[Records with modeling code]
━━━━━━━━━━━━━━━━━━━━━━━━━━━━━━
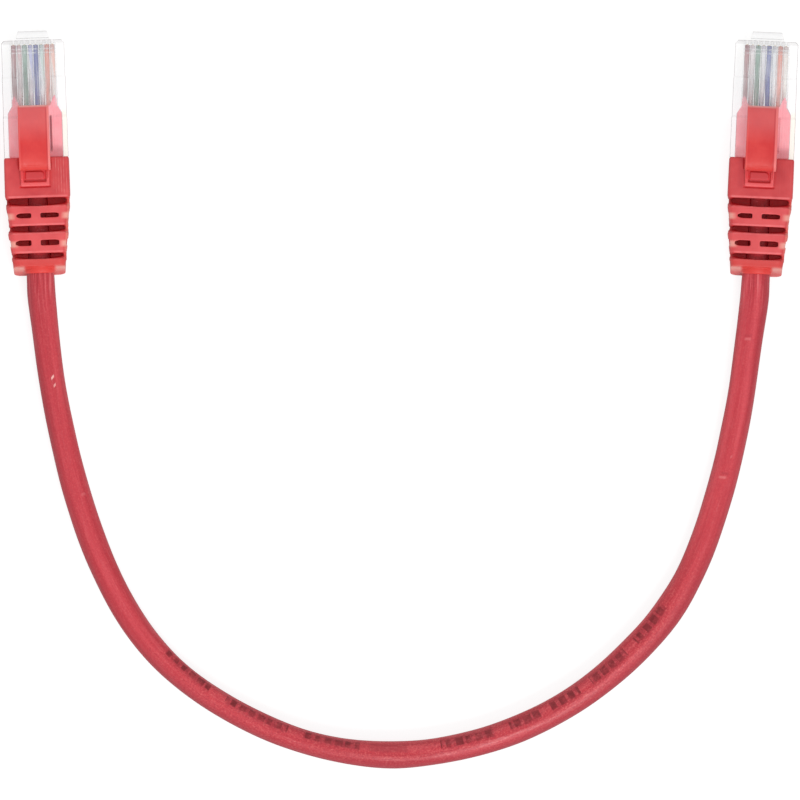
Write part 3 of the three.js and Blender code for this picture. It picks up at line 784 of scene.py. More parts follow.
def paint_boot(base, spot):
    """Tones of the boot, with painted light and shade: its frame, the cuts and straps of its tail, and its rear end.
    """
    x, y, z, grain = spot.x, spot.y, spot.z, spot.grain
    aside = abs(x)
    half_width, under, top = tail_section(y)
    ribs = y.fade(-7.2, -8.4) * spot.drift.fade(0.2, 0.8, low=0.4)
    base = paint(base, (ribs * 0.75, (242, 96, 98)))
    base = paint_frame(base, spot)

    # straps across the wide cuts, with painted shade on the -x side and painted light on the +x side, then painted
    # shade inside the cuts
    depth = minimum(half_width - aside, minimum(top - z, z - under))
    wall = half_width - aside
    cuts = y.fade(-7.35, -7.5) * y.fade(-19.4, -18.9)
    inside = (depth.fade(0.14, 0.75) * wall.fade(0.28, 0.46)) * cuts
    gap = near_any(y, [(centre, half + 0.08, half) for centre, half in WIDE_CUTS])
    strap = (wall.fade(0.54, 0.40) * (top - z).fade(0.35, 0.6)) * (z.fade(5.2, 5.8) * gap)
    strap_light_and_shade = mix(x.fade(-1, 1), rgb(182, 38, 46), rgb(222, 72, 66))
    base = paint(base, (strap * 0.7, strap_light_and_shade), (inside * 0.96, (194, 14, 28)))

    # the +x flank catches the light along its upper edge, and so do the block edges at the cuts
    ends = y.fade(-7.8, -8.4) * y.fade(-17.8, -17.2)
    crest = (x.fade(3.0, 3.4) * wall.fade(0.42, 0.16)) * ((top - z).fade(1.9, 1.1) * ends)
    crest = crest * grain.noise(scale=0.9, rough=0.6).fade(0.35, 0.6, low=0.15, high=0.5)
    brim = near_any(y, [(edge, 0.26, 0.1) for edge in CUT_EDGES])
    brim = brim * ((top - z).fade(0.45, 0.25) * wall.fade(0.3, 0.7))
    brim = brim * grain.noise(scale=0.8).fade(0.3, 0.6, low=0.45)
    base = paint(base, (crest, (250, 158, 140)), (brim * 0.5, (255, 132, 134)))

    # thin outer corners beside the short cuts, and the rear corners, let light through
    thin = (half_width - aside).fade(1.45, 0.55)
    for centre in SHORT_CUTS:
        near = abs(y - centre).fade(0.75, 0.3)
        near = near * z.fade(3.2, 6.4)
        base = paint(base, ((near * thin) * 0.74, (255, 186, 170)))
    rear = y.fade(-19.5, -20.3) * aside.fade(2.5, 3.1)
    rear = rear * z.fade(2.6, 6.4, low=0.15)
    lip = y.fade(-19.3, -20.0) * aside.fade(2.95, 2.45)
    last = y.fade(-18.5, -18.8) * y.fade(-20.2, -19.8)
    base = paint(base, (rear * 0.85, (255, 196, 182)), (lip * 0.85, (232, 62, 54)),
                 (last * 0.75, (222, 70, 66)))

    # plug b is a little greyer, with a painted shadow in a band beside the frame
    base = paint(base, (spot.plug_b * 0.5, mix(1.0, base, (0.86, 0.84, 0.86), "MULTIPLY")))
    darker_patch = abs(x + 3.75).fade(0.75, 0.3) * y.fade(-5.9, -5.0)
    darker_patch = (darker_patch * spot.plug_b) * z.fade(7.9, 8.1)
    return paint(base, (darker_patch * 0.25, (176, 54, 66)))


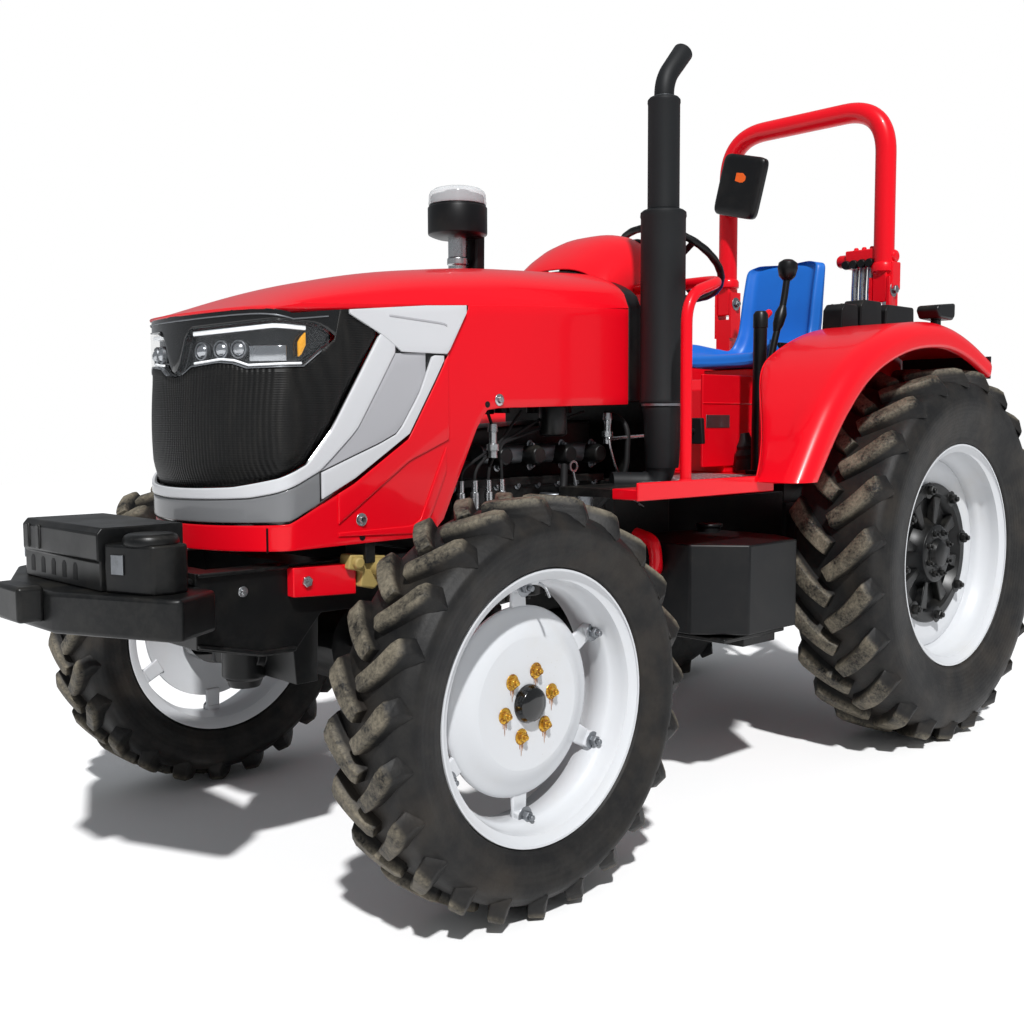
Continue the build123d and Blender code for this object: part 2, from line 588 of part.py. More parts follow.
━━━━━━━━━━━━━━━━━━━━━━━━━━━━━━
Please print the material above exactly as it appears, from its first line through the line containing "base = paint(base, (strap", inclusive, and stop there.

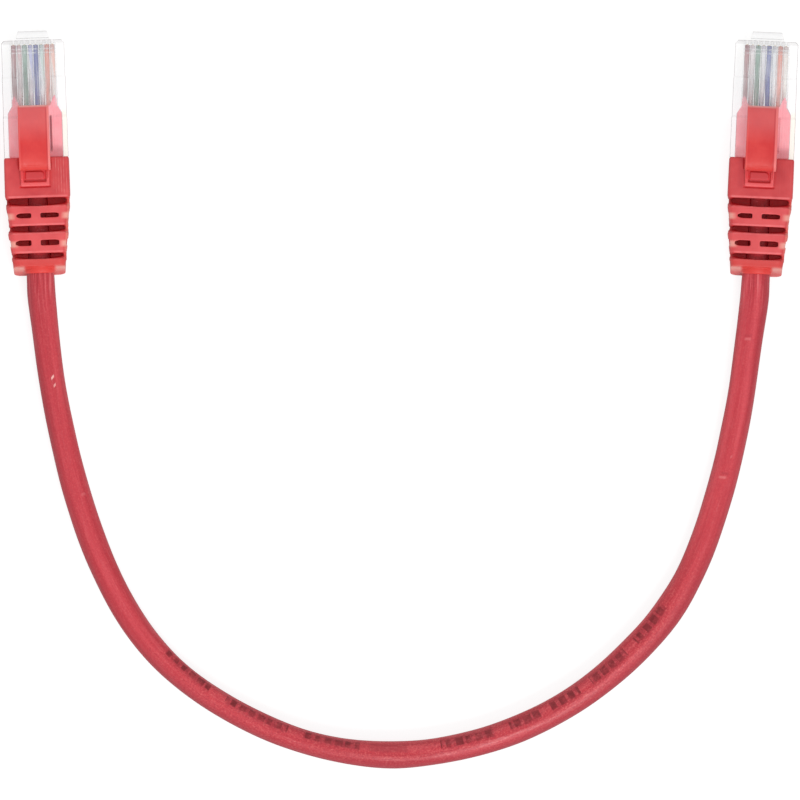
Write part 3 of the three.js and Blender code for this picture. It picks up at line 784 of scene.py. More parts follow.
def paint_boot(base, spot):
    """Tones of the boot, with painted light and shade: its frame, the cuts and straps of its tail, and its rear end.
    """
    x, y, z, grain = spot.x, spot.y, spot.z, spot.grain
    aside = abs(x)
    half_width, under, top = tail_section(y)
    ribs = y.fade(-7.2, -8.4) * spot.drift.fade(0.2, 0.8, low=0.4)
    base = paint(base, (ribs * 0.75, (242, 96, 98)))
    base = paint_frame(base, spot)

    # straps across the wide cuts, with painted shade on the -x side and painted light on the +x side, then painted
    # shade inside the cuts
    depth = minimum(half_width - aside, minimum(top - z, z - under))
    wall = half_width - aside
    cuts = y.fade(-7.35, -7.5) * y.fade(-19.4, -18.9)
    inside = (depth.fade(0.14, 0.75) * wall.fade(0.28, 0.46)) * cuts
    gap = near_any(y, [(centre, half + 0.08, half) for centre, half in WIDE_CUTS])
    strap = (wall.fade(0.54, 0.40) * (top - z).fade(0.35, 0.6)) * (z.fade(5.2, 5.8) * gap)
    strap_light_and_shade = mix(x.fade(-1, 1), rgb(182, 38, 46), rgb(222, 72, 66))
    base = paint(base, (strap * 0.7, strap_light_and_shade), (inside * 0.96, (194, 14, 28)))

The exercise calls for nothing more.